# Original FXZ file any good?



## TauntingBull (Jul 29, 2011)

Is the FXZ file (stock image leaked in September) still any good after these official OTAs?

Or once you run the OTA, the original FXZ is as good as trash?


----------



## juicy (Nov 23, 2011)

Good question. Im interested as well

Sent from my DROID BIONIC using Tapatalk


----------



## eckdawg5 (Oct 31, 2011)

juicy said:


> Good question. Im interested as well
> 
> Sent from my DROID BIONIC using Tapatalk


not sure if the update was the reason why, but I couldn't fully flash the FXZ. Had to manually flash the images through moto-flash


----------



## G8orDroid (Aug 12, 2011)

The FXZ as whole is of little use if you have taken any updates, ota or leaked, but parts of it can still be used for reflashing the .866 /system, /preinstall and /osh partitions. You just have to extract those items from it and flash through fastboot.


----------



## juicy (Nov 23, 2011)

So if I wanted to switch from kinetic or if I messed up during a flash and bootlooped I couldn't use the fxz?

Sent from my DROID BIONIC using Tapatalk


----------



## G8orDroid (Aug 12, 2011)

juicy said:


> So if I wanted to switch from kinetic or if I messed up during a flash and bootlooped I couldn't use the fxz?
> 
> Sent from my DROID BIONIC using Tapatalk


No, not if you have applied ANY of the updates.
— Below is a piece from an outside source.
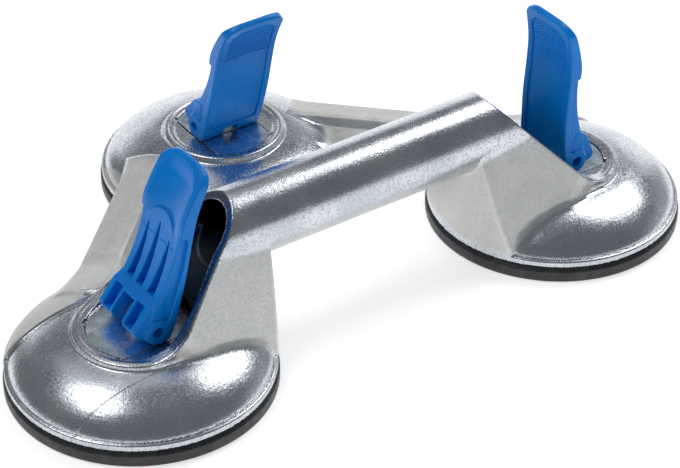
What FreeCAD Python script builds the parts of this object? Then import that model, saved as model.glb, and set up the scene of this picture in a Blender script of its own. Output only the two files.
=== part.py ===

If you still have the stock .866 radio and kernel, you can use it with no problems. I doubt many people here are still in that state though.

You can use R3L3AS3D to restore your /system to .866 from a bad flash or bootloop. It only flashes the system.img from the FXZ using fastboot. It does not mess with the radio or kernel.


----------